Ikegaya You may understand it intellectually, but you don't really feel it. That experience manifests as "I don't completely understand it."

It's interesting to understand something without feeling it. There are two ways of learning something: you either understand it and move forward, or you move forward intuitively without fully understanding. We learn things like skiing or tennis or riding a bike in the second way.

-- I see.

Ikegaya There are things that you don't explicitly know, consciously, but you can sort of feel it. You don't have some sort of logical realization, but you feel like you kind of understand it, yet don't understand it. That kind of understanding exists.

That kind of learning has somewhat fallen out of favor. In school, they always ask you "okay, do you get it now?" right away, right? I think that method of continuous confirmation has led to other forms of learning being lost.

-- Like, right after you learn something, you take a quiz to confirm what you've learned.

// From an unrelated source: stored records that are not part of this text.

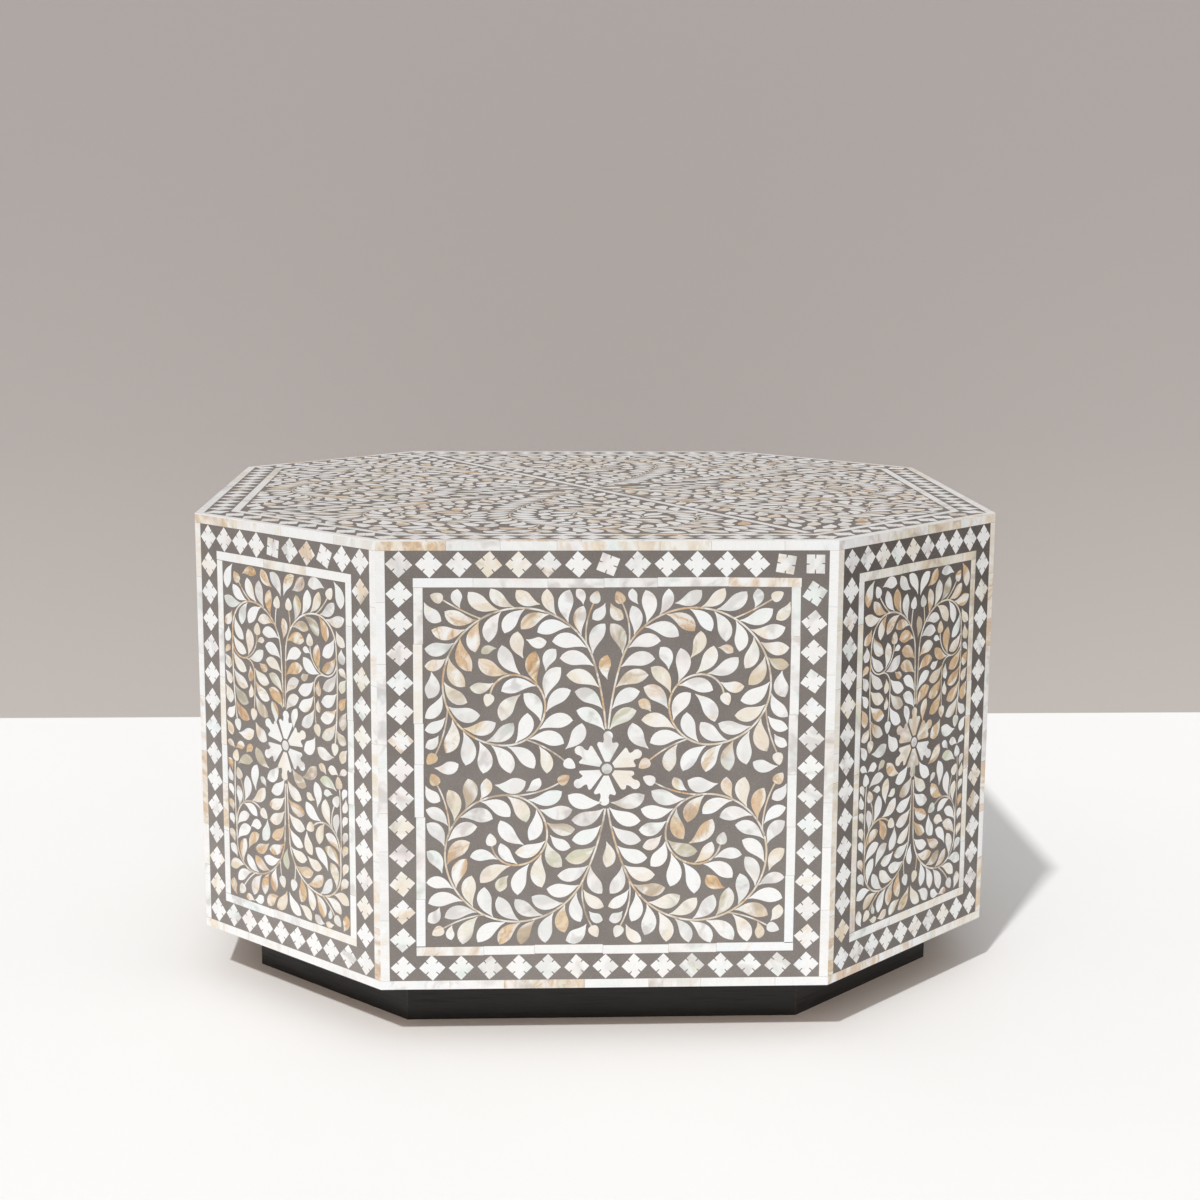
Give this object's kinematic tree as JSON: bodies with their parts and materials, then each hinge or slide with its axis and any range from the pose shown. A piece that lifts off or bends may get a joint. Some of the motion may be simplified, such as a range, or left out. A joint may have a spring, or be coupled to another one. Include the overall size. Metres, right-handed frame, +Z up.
{
  "type": "inlaid coffee table",
  "caption": "Octagonal drum coffee table with mother-of-pearl scrolls, leaves and diamond borders in dark resin, on a recessed dark wooden plinth.",
  "frame": {"origin": "middle of the footprint, on the floor", "axes": "+Z is up and the front large face looks along -Y, with a further large face towards -X, +X and +Y"},
  "size_m": [0.76, 0.76, 0.452],
  "materials": {
    "carcass_wood": "plain sanded board",
    "batten_wood": "sawn softwood",
    "plinth_wood": "dark stain, satin",
    "resin_ground": "filled resin, ground flat and satin",
    "pearl_border": "polished shell",
    "pearl_scroll": "polished shell",
    "pearl_leaves": "polished shell",
    "screw_steel": "zinc plated"
  },
  "bodies": {
    "root": {"top_board": "carcass_wood", "top_ground": "resin_ground", "top_border": "pearl_border", "top_scroll": "pearl_scroll", "top_leaves": "pearl_leaves", "board_front": "carcass_wood", "board_front_right": "carcass_wood", "board_right": "carcass_wood", "board_back_right": "carcass_wood", "board_back": "carcass_wood", "board_back_left": "carcass_wood", "board_left": "carcass_wood", "board_front_left": "carcass_wood", "ground_front": "resin_ground", "ground_front_right": "resin_ground", "ground_right": "resin_ground", "ground_back_right": "resin_ground", "ground_back": "resin_ground", "ground_back_left": "resin_ground", "ground_left": "resin_ground", "ground_front_left": "resin_ground", "border_front": "pearl_border", "border_front_right": "pearl_border", "border_right": "pearl_border", "border_back_right": "pearl_border", "border_back": "pearl_border", "border_back_left": "pearl_border", "border_left": "pearl_border", "border_front_left": "pearl_border", "scroll_front": "pearl_scroll", "scroll_front_right": "pearl_scroll", "scroll_right": "pearl_scroll", "scroll_back_right": "pearl_scroll", "scroll_back": "pearl_scroll", "scroll_back_left": "pearl_scroll", "scroll_left": "pearl_scroll", "scroll_front_left": "pearl_scroll", "leaves_front": "pearl_leaves", "leaves_front_right": "pearl_leaves", "leaves_right": "pearl_leaves", "leaves_back_right": "pearl_leaves", "leaves_back": "pearl_leaves", "leaves_back_left": "pearl_leaves", "leaves_left": "pearl_leaves", "leaves_front_left": "pearl_leaves", "plinth_front": "plinth_wood", "plinth_front_right": "plinth_wood", "plinth_right": "plinth_wood", "plinth_back_right": "plinth_wood", "plinth_back": "plinth_wood", "plinth_back_left": "plinth_wood", "plinth_left": "plinth_wood", "plinth_front_left": "plinth_wood", "bottom_board": "carcass_wood", "corner_posts": "batten_wood", "top_cleats": "batten_wood", "plinth_blocks": "batten_wood", "top_screws": "screw_steel", "bottom_screws": "screw_steel", "plinth_screws": "screw_steel"}
  },
  "joints": []
}
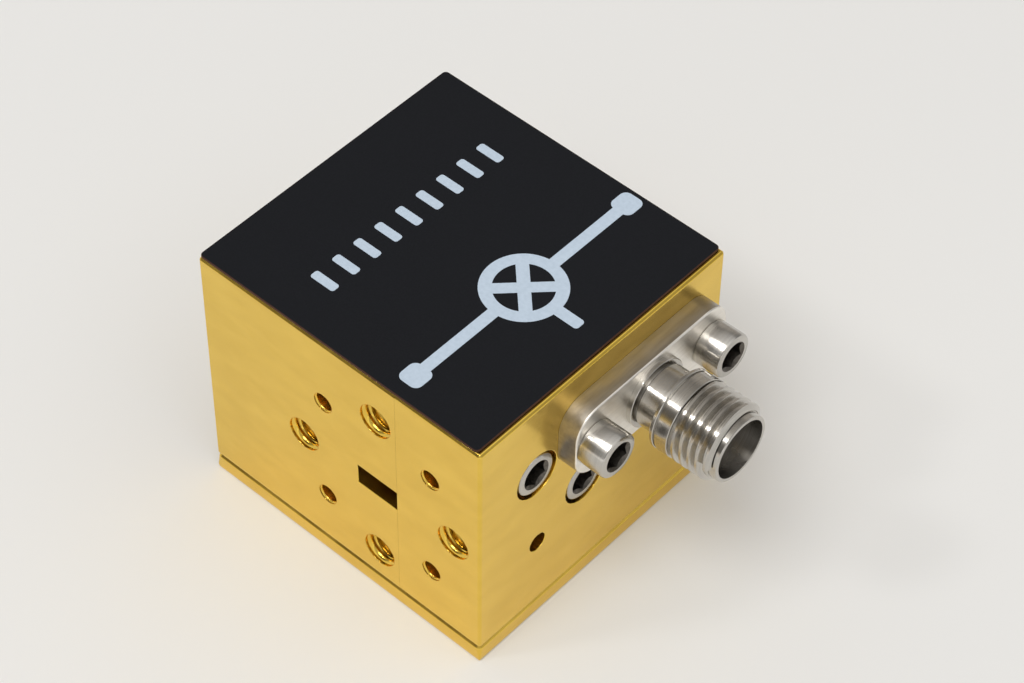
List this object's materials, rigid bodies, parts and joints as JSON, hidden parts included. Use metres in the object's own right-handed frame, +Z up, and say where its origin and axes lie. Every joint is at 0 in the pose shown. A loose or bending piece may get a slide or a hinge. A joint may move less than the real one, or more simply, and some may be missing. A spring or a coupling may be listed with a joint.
{
  "type": "rf frequency mixer",
  "caption": "Gold-plated split-block waveguide mixer: a small cube with waveguide ports on opposite sides, a threaded coaxial flange jack between them and a black label on top.",
  "frame": {"origin": "centre of the block's footprint, on the surface it stands on", "axes": "+X out of the coaxial jack, -Y out of the signal waveguide port, +Z up through the label"},
  "size_m": [0.0359, 0.0252, 0.0231],
  "materials": {
    "gold_plate": "satin gold plate over milled brass",
    "stainless_steel": "bright turned",
    "black_label": "matte, thin film",
    "bead_white": "machined fluoropolymer",
    "contact_gold": "bright gold plate over copper alloy",
    "ceramic": "lapped white ceramic",
    "diode_chip": "polished semiconductor"
  },
  "bodies": {
    "root": {"housing_rear": "gold_plate", "housing_front": "gold_plate", "base_cover": "gold_plate", "label_plate": "black_label", "housing_screw_upper": "stainless_steel", "housing_screw_centre": "stainless_steel", "housing_screw_lower": "stainless_steel", "cover_screw_1": "stainless_steel", "cover_screw_2": "stainless_steel", "cover_screw_3": "stainless_steel", "cover_screw_4": "stainless_steel", "dowel_pin_left": "stainless_steel", "dowel_pin_right": "stainless_steel", "connector_shell": "stainless_steel", "connector_bead": "bead_white", "centre_contact": "contact_gold", "flange_screw_left": "stainless_steel", "flange_screw_right": "stainless_steel", "mixer_substrate": "ceramic", "if_filter_substrate": "ceramic", "mixer_diode_left": "diode_chip", "mixer_diode_right": "diode_chip"}
  },
  "joints": []
}
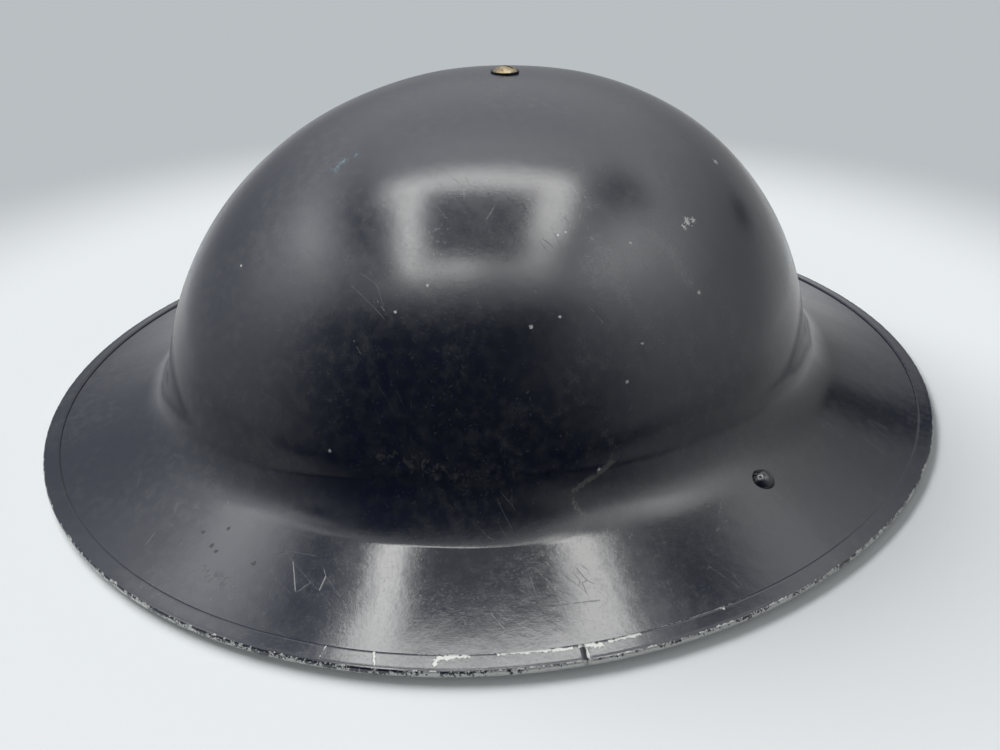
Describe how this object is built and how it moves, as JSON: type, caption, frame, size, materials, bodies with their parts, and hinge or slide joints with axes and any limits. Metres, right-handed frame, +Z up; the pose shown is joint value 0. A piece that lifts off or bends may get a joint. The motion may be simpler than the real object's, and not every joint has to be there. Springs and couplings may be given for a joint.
{
  "type": "brodie helmet",
  "caption": "Shallow steel helmet with a wide flat brim, folded rim edging, crown screw, buffered liner and webbing chinstrap",
  "frame": {"origin": "middle of the plane that the rim rests on", "axes": "+Z up, -Y front, +X the wearer's left; the long axis is Y"},
  "size_m": [0.2844, 0.3046, 0.1049],
  "materials": {
    "shell_paint": "worn dark navy semi-gloss paint over pressed steel",
    "edging_paint": "dark navy paint, chipped to bright steel along the fold",
    "brass_screw": "aged slotted brass",
    "black_washer": "black painted steel",
    "felt_pad": "dark pressed felt",
    "oilcloth": "black coated cloth with a fine grain",
    "zinc_plate": "plain plated steel",
    "fibre": "dark vulcanised fibre board",
    "buffer_rubber": "black moulded rubber",
    "rivet_metal": "dull tubular rivets",
    "lug_paint": "dark navy paint over steel strip",
    "rivet_paint": "dark navy painted rivet",
    "loop_wire": "blackened steel wire",
    "webbing": "woven khaki cotton webbing",
    "slide_brass": "dull sheet brass"
  },
  "bodies": {
    "root": {"shell": "shell_paint", "rim_band": "edging_paint", "crown_screw": "brass_screw", "crown_washer": "black_washer", "crown_pad": "felt_pad", "crown_strap_long": "oilcloth", "crown_strap_cross": "oilcloth", "crown_plate": "zinc_plate", "crown_nut": "brass_screw", "headband_frame": "fibre", "sweatband": "oilcloth", "buffer_front": "buffer_rubber", "buffer_rear": "buffer_rubber", "buffer_left": "buffer_rubber", "buffer_right": "buffer_rubber", "buffer_rivets": "rivet_metal", "strap_rivets": "rivet_metal", "lug_plate_left": "lug_paint", "lug_plate_right": "lug_paint", "lug_rivet_left": "rivet_paint", "lug_rivet_right": "rivet_paint"},
    "loop_left": {"lug_loop_left": "loop_wire"},
    "loop_right": {"lug_loop_right": "loop_wire"},
    "strap_ends": {"webbing_end_left": "webbing", "webbing_end_right": "webbing", "webbing_end_rivets": "rivet_metal"},
    "strap": {"chinstrap": "webbing", "strap_slide": "slide_brass", "strap_tail": "webbing"}
  },
  "joints": [
    {"name": "loop_left_swing", "type": "hinge", "parent": "root", "child": "loop_left", "pos_m": [0.0994, 0, 0.01597], "axis": [0, 1, 0], "range_deg": [-20, 20]},
    {"name": "loop_right_swing", "type": "hinge", "parent": "root", "child": "loop_right", "pos_m": [-0.0994, 0, 0.01597], "axis": [0, 1, 0], "range_deg": [-20, 20]},
    {"name": "strap_end_pivot", "type": "hinge", "parent": "loop_left", "child": "strap_ends", "pos_m": [0.0994, 0, 0.00437], "axis": [0, 1, 0], "range_deg": [-20, 20]},
    {"name": "chinstrap_swing", "type": "hinge", "parent": "strap_ends", "child": "strap", "pos_m": [0, 0, 0.00437], "axis": [1, 0, 0], "range_deg": [0, 120]}
  ],
  "couplings": [
    {"joint": "loop_right_swing", "follows": "loop_left_swing", "ratio": 1},
    {"joint": "strap_end_pivot", "follows": "loop_left_swing", "ratio": -1}
  ]
}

Ikegaya Yes, yes. And then you can see your points going up or down, and you get that immediate feedback. Students go through their nine years of compulsory education not so much focusing on learning effectively as completing pieces of the curriculum.

When that's what you're used to, not knowing is equated with "bad." People say to you, "what, you don't get it?" and your points go down, and you think that's bad.

But, for example, think about fish. They don't "understand," but they choose the correct direction to run away. Society calls that "animal instinct." A more specialized term would be "intuition." How did they learn what they know? Fish don't take a bunch of quizzes on what they've learned to confirm it.